In a game the player and the protagonist need to have the same motivation, in Spacemarine it is a motivation for killing orcs. Orcs have broken through some borders and are now wrecking everything in sight. There were people on the places in the areas of the game, but they were all wiped out by orcs. If there still are people, you are usually to late to save them. You might gain a bit of ground in the story, but you might just as well lose it in the next scene. This hopelessness is meant to make you hate the enemy. If it was done right, it would, but let's compare both sides, shall we?

The Spacemarines or Ultramarines:
  • Motivation: "We fight for the honour of the emperor!"
  • Fly around in advanced ships
  • Full, heavy body armor
  • Well organized and strategic
  • Developed a perpetual energy source.
The Orcs:
  • Motivation: "Waaag!". No seriously, they call their motivation 'waaag'
  • Fly around in jet propelled meteorites called 'Rok'. Again, this is actually in the game.
  • Armor? A stove is good enough
  • Strategy: "Oi wont SHINY! Get Shiny! Spoicemarine not get shiny!" This is screamed at you during a scene in the game.
  • Research department: "Red paint makes stuff go faster." Actual upgrade in dawn of war.
Waaag! Mind you, spell it with 3 a's.
It would be nice if it was played silly, but they throw in constant drama with a "this is serious, you guys!" mentality. How, in all that is holy, did the orcs get the upper hand in this war? Strength in numbers only gets you so far. The Spacemarines are superior in strength, research and individual intelligence. The only reason you can be on the losing hand is shear incompetence and that is when the game starts to fall apart. Ever been rooting for the monster in a horror film when it's running after the damsel in distress? This is that situation!

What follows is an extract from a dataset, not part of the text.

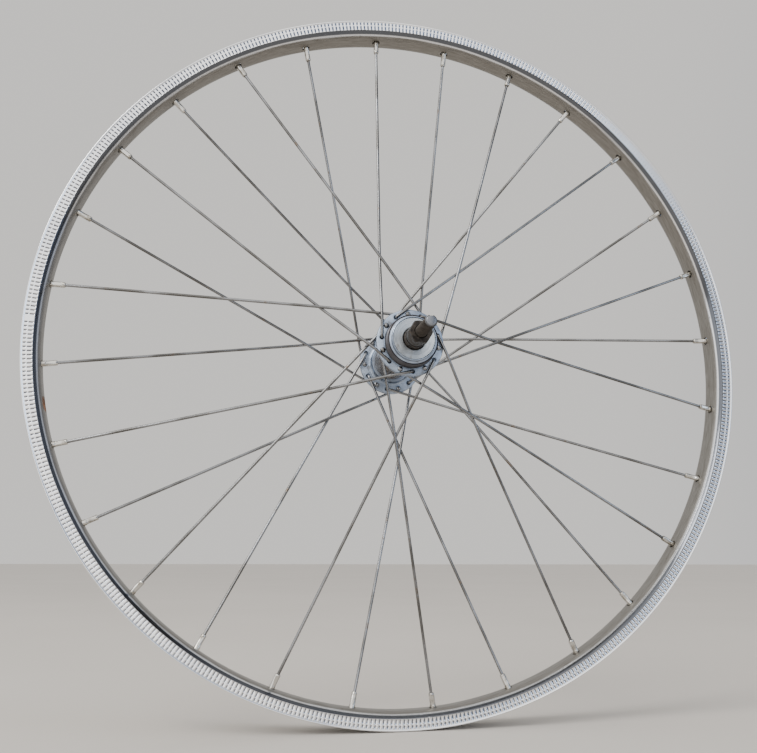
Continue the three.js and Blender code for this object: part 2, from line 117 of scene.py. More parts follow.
# ---- Node graphs --------------------------------------------------------------------------------
class Graph:
    """A material's nodes, with short ways to add the common ones."""

    def __init__(self, name):
        self.material = bpy.data.materials.new(name)
        self.material.use_nodes = True
        self.tree = self.material.node_tree
        self.shader = self.tree.nodes["Principled BSDF"]
        self.place = self.add("ShaderNodeTexCoord").outputs["Object"]

    def add(self, kind, **settings):
        node = self.tree.nodes.new(kind)
        for key, value in settings.items():
            setattr(node, key, value)
        return node

    def put(self, socket, value):
        if isinstance(value, bpy.types.NodeSocket):
            self.tree.links.new(value, socket)
        else:
            socket.default_value = value

    def math(self, operation, a, b=0.0, clamp=False):
        node = self.add("ShaderNodeMath", operation=operation, use_clamp=clamp)
        self.put(node.inputs[0], a)
        self.put(node.inputs[1], b)
        return node.outputs[0]

    def step(self, value, low, high, start=0.0, end=1.0):
        """start where value is at low or under, end where it is at high or over, smooth between."""
        node = self.add("ShaderNodeMapRange", interpolation_type="SMOOTHSTEP")
        for index, given in enumerate((value, low, high, start, end)):
            self.put(node.inputs[index], given)
        return node.outputs[0]

    def noise(self, scale, detail=4.0, where=None, roughness=0.5):
        node = self.add("ShaderNodeTexNoise")
        self.put(node.inputs["Vector"], where or self.place)
        self.put(node.inputs["Scale"], scale)
        self.put(node.inputs["Detail"], detail)
        self.put(node.inputs["Roughness"], roughness)
        return node.outputs["Fac"]

    def mix(self, factor, a, b):
        node = self.add("ShaderNodeMix", data_type="RGBA")
        self.put(node.inputs[0], factor)
        for socket, value in ((node.inputs[6], a), (node.inputs[7], b)):
            self.put(socket, (*value, 1.0) if isinstance(value, tuple) else value)
        return node.outputs[2]

    def parts(self):
        """x, y, z and the distance from the wheel's axis, in metres."""
        split = self.add("ShaderNodeSeparateXYZ")
        self.put(split.inputs[0], self.place)
        x, y, z = split.outputs
        squares = self.math("ADD", self.math("MULTIPLY", x, x), self.math("MULTIPLY", z, z))
        return x, y, z, self.math("SQRT", squares)

    def round_the_wheel(self, along, across):
        """Coordinates that run round the axis, stretched along the turn."""
        x, y, z, radius = self.parts()
        angle = self.math("ARCTAN2", z, x)
        join = self.add("ShaderNodeCombineXYZ")
        self.put(join.inputs[0], self.math("MULTIPLY", angle, along))
        self.put(join.inputs[1], self.math("MULTIPLY", radius, across))
        self.put(join.inputs[2], self.math("MULTIPLY", y, across))
        return join.outputs[0]

    def finish(self, color, roughness, metallic=1.0, bump=None, strength=0.2, distance=0.0002, specular=0.5):
        self.put(self.shader.inputs["Base Color"], color)
        self.put(self.shader.inputs["Roughness"], roughness)
        self.put(self.shader.inputs["Metallic"], metallic)
        self.put(self.shader.inputs["Specular IOR Level"], specular)
        if bump is not None:
            node = self.add("ShaderNodeBump")
            self.put(node.inputs["Strength"], strength)
            self.put(node.inputs["Distance"], distance)
            self.put(node.inputs["Height"], bump)
            self.put(self.shader.inputs["Normal"], node.outputs[0])
        return self.material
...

Things get on their worst when the game tries to remind you how brutal the orcs are. In a flying scene, orcs take some of the aircrafts in your fleet down. Allegedly, a lot of men die. Tragic, if it weren't for the orcs flying by a rocket attatched to their backs and banging on the planes with wrenches. Everywhere else in the game you walk through devastated buildings, which are apparently raided by orcs. They could've done that, but the audiologs that are lying around also state that the workers weren't able to work together. They might've broken the stuff before the orcs came, you know.

Then there is the awkwardness when you find out that all the labourers you were meant to protect were practically held there as slaves. This is briefly brushed upon and it is meant to be normal. It's OK, it is all for the emperor! By the way, I never got to see the emperor. He's this unseen entity which justifies slavery and war. Living in a democracy, if I played for the glory of Kim Jong Un, I might have felt less awkward.

To make the marines look more incompetent, we have the jetpack sections. Someone thought it was a good idea to include jetpacks, since that game mechanic does well in polls. The jetpack sections are pretty awesome, but every section ends with the marine dumping the jetpack casually with a weak excuse, like too little room to fly or it suddenly being out of fuel. The protagonist can kill hordes of orcs with a single jetpack blow, but does not hold on to it, because it has just run out of fuel. You don't dump such a mighty weapon! You hang on to it in case you can get more fuel!

The incompetence reaches new heights when the Spacemarine party infiltrates one of their own facilities. In the base, turrets are shooting anything that moves, including you. Even though he is lower in rank, the scientist in your party orders you to go to a certain room where he can access the control systems. He turns of the turrets, which was unnecessary, since I blew them all to pieces. Destroying turrets was a pretty tedious task, since they don't come near me, being turrets and all. The scientist assures me all turrets are deactivated... up until this room. The next room is still full of bloodthirsty turrets. That was when I stopped playing.

The Tyranid is made from the same stuff as nightmares
It baffles me how a designer can get so much so wrong. When researching warhammer, I stumbled upon the Tyranid race. Those are scary! Why weren't they in this game? The box tells me I can "Experience the rich & violent brutality of the Warhammer 40,000 universe." It's not really rich, since only 2 races are in this game. Also, the box told me I can be a fearless Spacemarine. The Marines are not fearless, they are stupid and incompetent, because they got run over by some green men.

Whenever a gamedesigner gets to finish his work, s/he needs to take a look at the bigger picture and seriously consider if the "show, don't tell" rule can be applied. No matter how fearless you say your protagonist is or how evil the antagonist should be, if you reel a bunch of whiny brutes against a bunch of bloodthirsty clowns, you end up with Spacemarines looking like wusses. That's why your game is discounted.